5. Political and public policy fallout: Why this matters beyond headlines

The controversy has rippled into politics and public debate in Canada, with MPs and campaign narratives highlighting the potential fiscal impact of perceived tax base erosion — linking estimates of billions in avoided tax to cuts in public services and arguing for policy reforms such as country‑by‑country reporting. Watchdog reports and shareholder votes seeking transparency illustrate a market and policy response designed to pressure multinationals to disclose where profits and taxes are booked. Critics and proponents of reform have differing agendas: NGOs press for tougher disclosure and enforcement, while industry defenders warn about competitive consequences and legal compliance claims [2] [7].

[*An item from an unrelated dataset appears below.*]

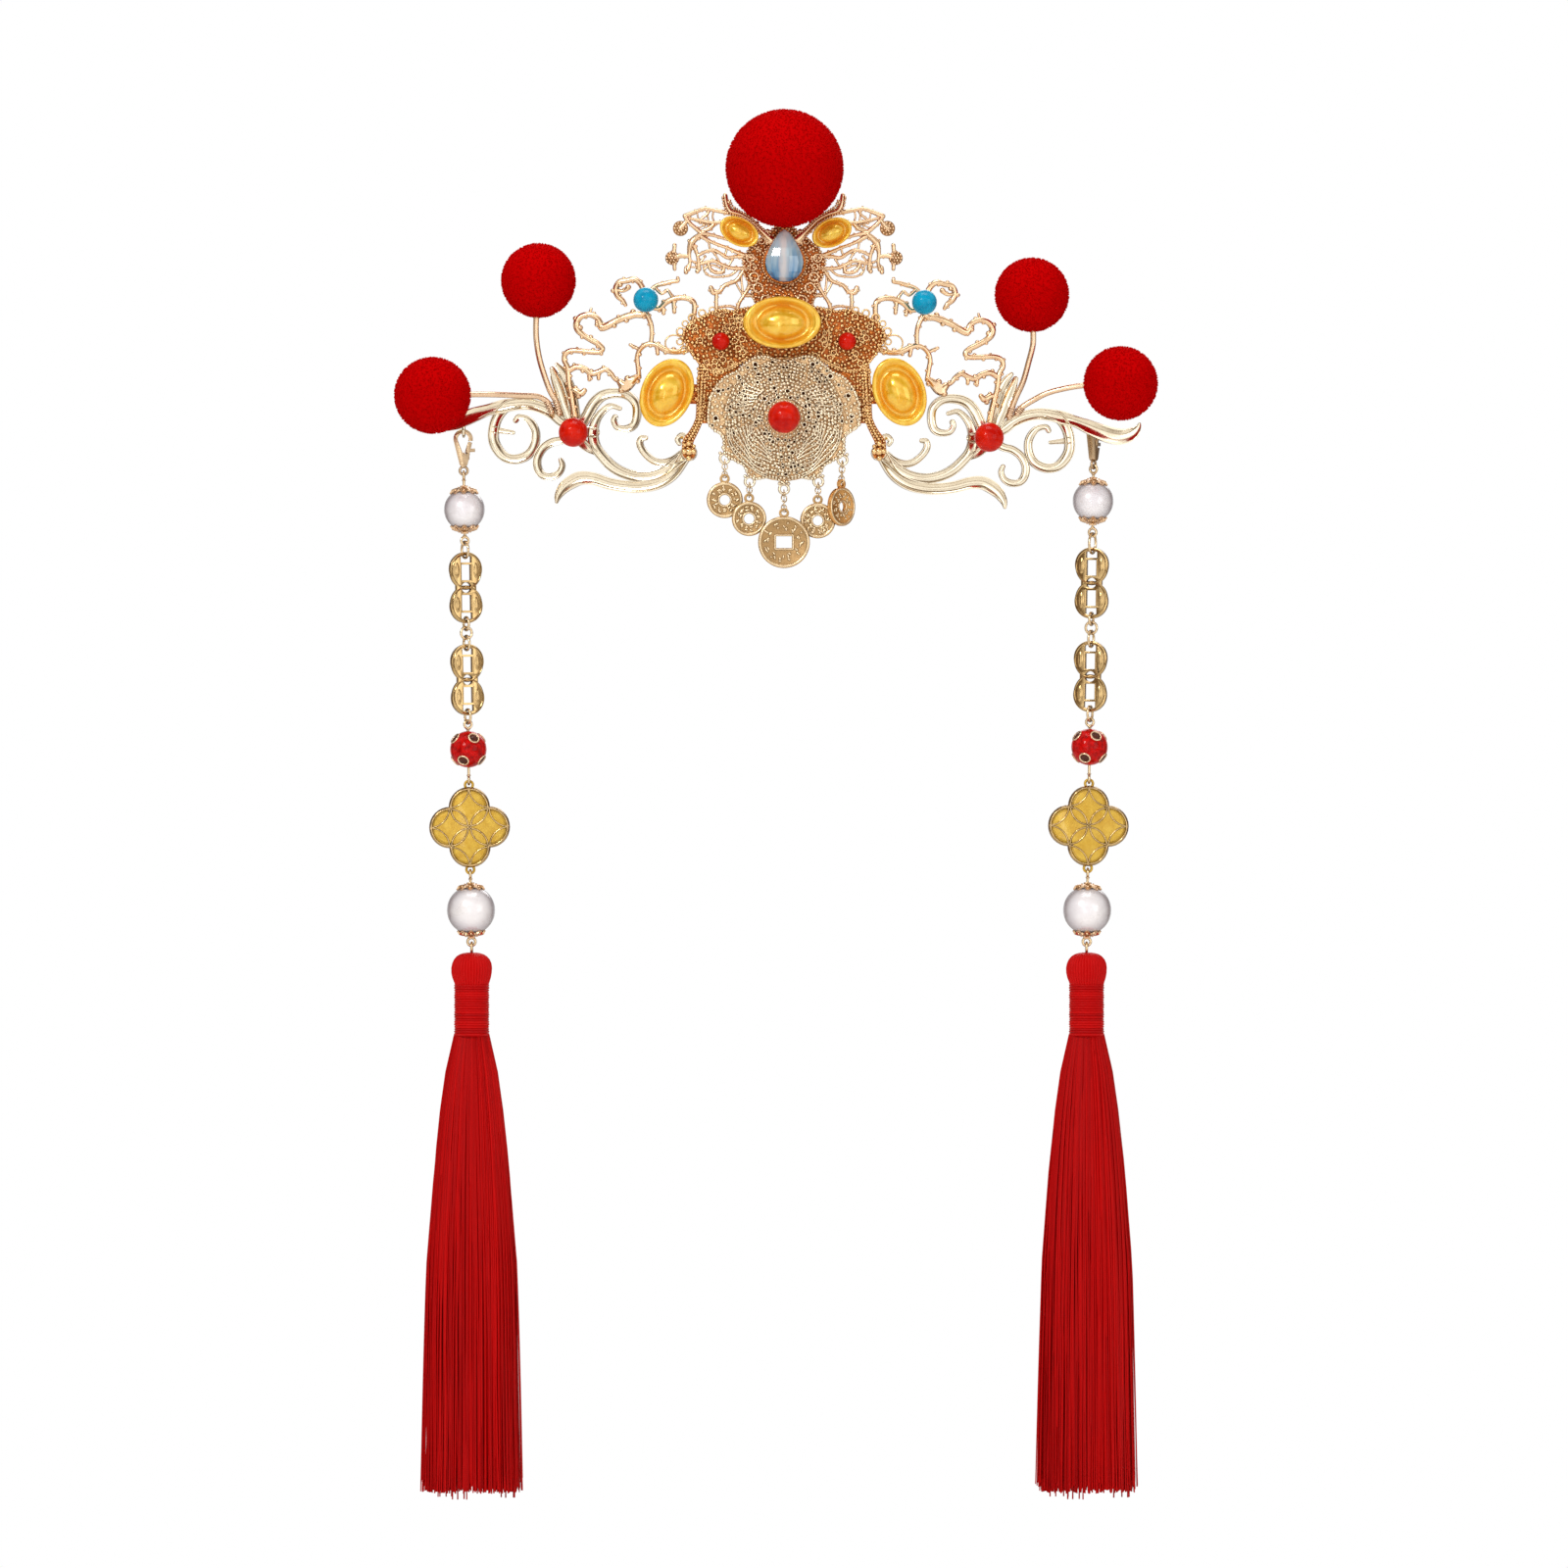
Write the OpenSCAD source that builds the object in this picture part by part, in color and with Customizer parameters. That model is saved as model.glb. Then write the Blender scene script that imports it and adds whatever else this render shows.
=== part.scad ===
// Hair crown with five pompoms, ingots, coins, scroll wings and two long side strings.
// Millimetres. +Z is up and the crown faces -Y. The origin is the middle of the back of
// the base plate, where the crown sits against the hair.
// Every place on the crown is written as [x, z] as seen from the front.

/* [Frame] */
// Thickness of the flat plates
plate_t = 1.2; // [1:0.1:1.6]
// Thickness of the cast scroll wings
scroll_t = 2; // [1.6:0.1:2.4]
// How far each wing turns back towards the ear, in degrees
wing_sweep = 12; // [9:1:14]
// How much higher the left wing is bent than the right one, in degrees
wing_tilt = 3; // [2:0.5:3.5]
// Length of the left wing compared with the right one
left_reach = 1.03; // [1:0.01:1.04]
// Gap between pieces that lie on each other
seat_gap = 0.2; // [0.1:0.05:0.3]

/* [Pompoms] */
// Diameter of the top pompom
top_pompom_d = 30.2; // [28:0.2:30.4]
// Diameter of the stem wires
stem_d = 1.5; // [1.2:0.1:1.7]

/* [Medallion] */
// Radius of the domed part
dome_r = 15.5; // [13:0.5:16]
// Height of the dome above its rim
dome_h = 4.2; // [3:0.2:5]
// Wall of the dome
dome_wall = 0.9; // [0.7:0.1:1.2]

/* [Beads] */
// Diameter of the big coral beads
coral_d = 7.5; // [7:0.1:7.6]
// Diameter of the small coral beads
small_coral_d = 4.5; // [4:0.1:5]
// Diameter of the medallion's bead
medallion_bead_d = 8.2; // [7.6:0.1:8.4]
// Diameter of the turquoise beads
turquoise_d = 6.4; // [6:0.1:6.6]
// Diameter of the upper pearls
upper_pearl_d = 10.5; // [10:0.1:10.6]
// Diameter of the lower pearls
lower_pearl_d = 12.4; // [12:0.1:12.5]
// Diameter of the cloisonne beads
cloisonne_d = 9.5; // [9.2:0.1:9.6]

/* [Strings] */
// Wire of the eyes and jump rings
wire_d = 0.7; // [0.6:0.05:0.75]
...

6. Bottom line: What the evidence supports and what remains unresolved

The evidence supports that Brookfield has been the target of sustained investigative reporting, NGO criticism, and regulatory attention regarding offshore tax arrangements from 2023 through early 2025, but it does not support the existence of a public, adjudicated Canadian lawsuit for criminal tax evasion against the firm in that period. Key unresolved items include whether any confidential CRA audits have reached a determination of evasion, the precise legal conclusions of any closed inquiries, and whether further enforcement actions will be initiated. For conclusive legal status one must consult CRA filings or court dockets beyond the public reporting cited here [1] [8].